▶ [YOUR GOAL] The material below contains a line with "The build123d and" and a line with "MARK_Z = (MARK_LO.z + MARK_HI.z) / 2 / MM". Copy exactly those two lines and all lines between them.

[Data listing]
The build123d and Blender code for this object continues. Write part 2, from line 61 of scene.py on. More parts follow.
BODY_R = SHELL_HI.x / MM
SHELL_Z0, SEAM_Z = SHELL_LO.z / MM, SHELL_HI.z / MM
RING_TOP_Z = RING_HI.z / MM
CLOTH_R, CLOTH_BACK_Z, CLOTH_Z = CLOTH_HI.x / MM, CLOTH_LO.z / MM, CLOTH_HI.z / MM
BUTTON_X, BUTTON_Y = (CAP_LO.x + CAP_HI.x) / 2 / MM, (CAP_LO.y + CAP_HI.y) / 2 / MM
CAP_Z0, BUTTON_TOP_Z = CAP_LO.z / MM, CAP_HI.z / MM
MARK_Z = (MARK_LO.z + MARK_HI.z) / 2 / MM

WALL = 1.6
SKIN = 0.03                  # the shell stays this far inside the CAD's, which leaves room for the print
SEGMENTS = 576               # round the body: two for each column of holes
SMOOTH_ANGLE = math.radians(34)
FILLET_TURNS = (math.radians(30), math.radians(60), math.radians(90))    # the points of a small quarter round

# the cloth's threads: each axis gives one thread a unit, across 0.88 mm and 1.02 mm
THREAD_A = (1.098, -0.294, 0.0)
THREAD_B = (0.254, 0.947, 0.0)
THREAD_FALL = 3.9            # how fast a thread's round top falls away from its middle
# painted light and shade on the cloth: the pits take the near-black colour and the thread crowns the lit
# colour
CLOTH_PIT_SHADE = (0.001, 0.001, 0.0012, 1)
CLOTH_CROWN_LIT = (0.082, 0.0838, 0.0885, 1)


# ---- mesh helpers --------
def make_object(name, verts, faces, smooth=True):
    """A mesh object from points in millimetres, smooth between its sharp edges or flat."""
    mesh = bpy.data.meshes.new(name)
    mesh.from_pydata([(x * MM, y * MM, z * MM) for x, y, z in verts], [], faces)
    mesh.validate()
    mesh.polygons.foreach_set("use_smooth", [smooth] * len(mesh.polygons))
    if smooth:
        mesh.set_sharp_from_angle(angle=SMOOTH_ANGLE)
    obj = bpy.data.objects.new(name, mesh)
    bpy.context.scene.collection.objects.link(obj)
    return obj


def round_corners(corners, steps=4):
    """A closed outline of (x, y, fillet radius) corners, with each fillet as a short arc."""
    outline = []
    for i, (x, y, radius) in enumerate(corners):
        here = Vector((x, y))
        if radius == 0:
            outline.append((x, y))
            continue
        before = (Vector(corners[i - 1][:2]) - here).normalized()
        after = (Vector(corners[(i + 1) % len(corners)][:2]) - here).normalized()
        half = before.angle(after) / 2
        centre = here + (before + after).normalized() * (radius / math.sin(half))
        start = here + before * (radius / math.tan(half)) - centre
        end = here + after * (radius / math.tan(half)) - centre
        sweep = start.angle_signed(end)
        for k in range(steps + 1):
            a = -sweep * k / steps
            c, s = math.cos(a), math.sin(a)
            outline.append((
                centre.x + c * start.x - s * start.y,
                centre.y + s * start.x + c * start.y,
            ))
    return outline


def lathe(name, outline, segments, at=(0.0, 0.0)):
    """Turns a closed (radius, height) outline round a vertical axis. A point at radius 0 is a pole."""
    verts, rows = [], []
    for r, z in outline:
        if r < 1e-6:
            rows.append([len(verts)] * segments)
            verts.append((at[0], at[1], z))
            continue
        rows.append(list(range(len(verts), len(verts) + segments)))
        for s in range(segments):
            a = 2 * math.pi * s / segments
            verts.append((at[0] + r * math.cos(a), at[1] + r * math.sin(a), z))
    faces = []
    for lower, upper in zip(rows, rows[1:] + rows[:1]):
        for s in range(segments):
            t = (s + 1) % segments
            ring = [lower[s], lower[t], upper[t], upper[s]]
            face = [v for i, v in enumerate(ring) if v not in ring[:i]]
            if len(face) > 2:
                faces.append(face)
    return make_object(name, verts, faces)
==
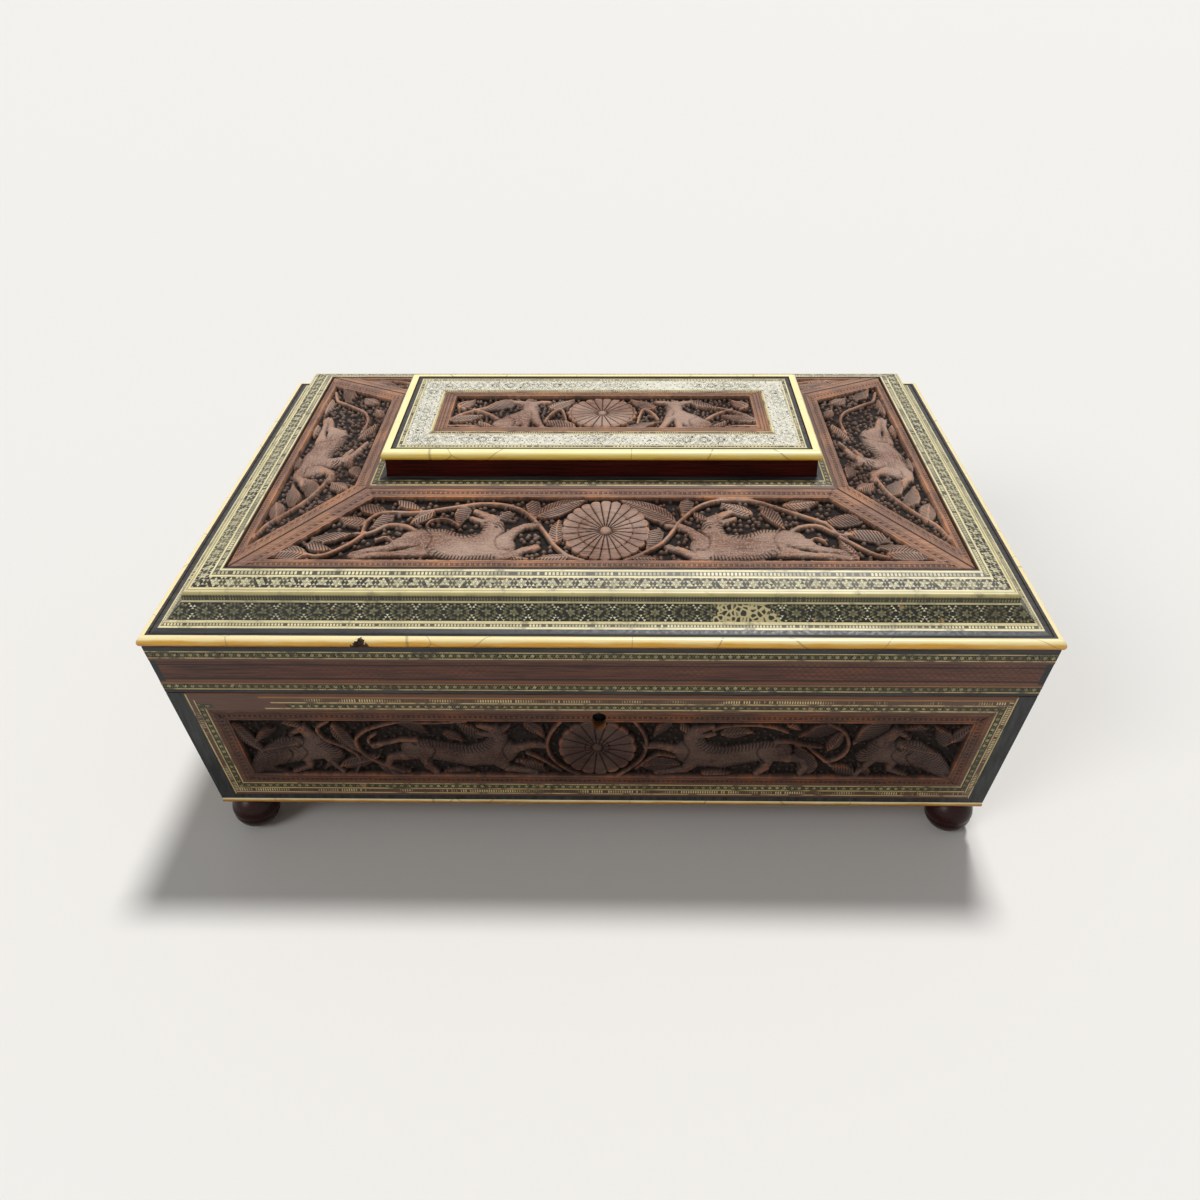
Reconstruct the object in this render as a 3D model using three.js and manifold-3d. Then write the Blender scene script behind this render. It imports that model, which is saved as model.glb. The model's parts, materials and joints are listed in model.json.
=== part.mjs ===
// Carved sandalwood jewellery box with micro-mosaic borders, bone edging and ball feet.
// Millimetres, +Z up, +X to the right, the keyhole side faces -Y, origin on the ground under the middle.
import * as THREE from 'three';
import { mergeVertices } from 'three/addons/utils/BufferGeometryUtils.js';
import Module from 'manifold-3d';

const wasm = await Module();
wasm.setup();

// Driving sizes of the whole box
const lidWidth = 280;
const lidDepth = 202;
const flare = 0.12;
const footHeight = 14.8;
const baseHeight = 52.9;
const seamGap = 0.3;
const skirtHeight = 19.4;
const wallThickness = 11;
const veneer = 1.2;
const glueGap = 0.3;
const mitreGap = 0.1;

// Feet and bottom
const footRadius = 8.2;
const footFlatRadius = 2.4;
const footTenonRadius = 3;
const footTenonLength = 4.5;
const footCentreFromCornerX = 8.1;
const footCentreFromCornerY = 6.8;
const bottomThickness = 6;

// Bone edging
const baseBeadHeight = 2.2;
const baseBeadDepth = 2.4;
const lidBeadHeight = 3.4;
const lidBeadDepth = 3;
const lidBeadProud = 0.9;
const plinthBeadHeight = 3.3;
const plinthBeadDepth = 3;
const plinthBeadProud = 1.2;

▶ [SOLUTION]
The build123d and Blender code for this object continues. Write part 2, from line 61 of scene.py on. More parts follow.
BODY_R = SHELL_HI.x / MM
SHELL_Z0, SEAM_Z = SHELL_LO.z / MM, SHELL_HI.z / MM
RING_TOP_Z = RING_HI.z / MM
CLOTH_R, CLOTH_BACK_Z, CLOTH_Z = CLOTH_HI.x / MM, CLOTH_LO.z / MM, CLOTH_HI.z / MM
BUTTON_X, BUTTON_Y = (CAP_LO.x + CAP_HI.x) / 2 / MM, (CAP_LO.y + CAP_HI.y) / 2 / MM
CAP_Z0, BUTTON_TOP_Z = CAP_LO.z / MM, CAP_HI.z / MM
MARK_Z = (MARK_LO.z + MARK_HI.z) / 2 / MM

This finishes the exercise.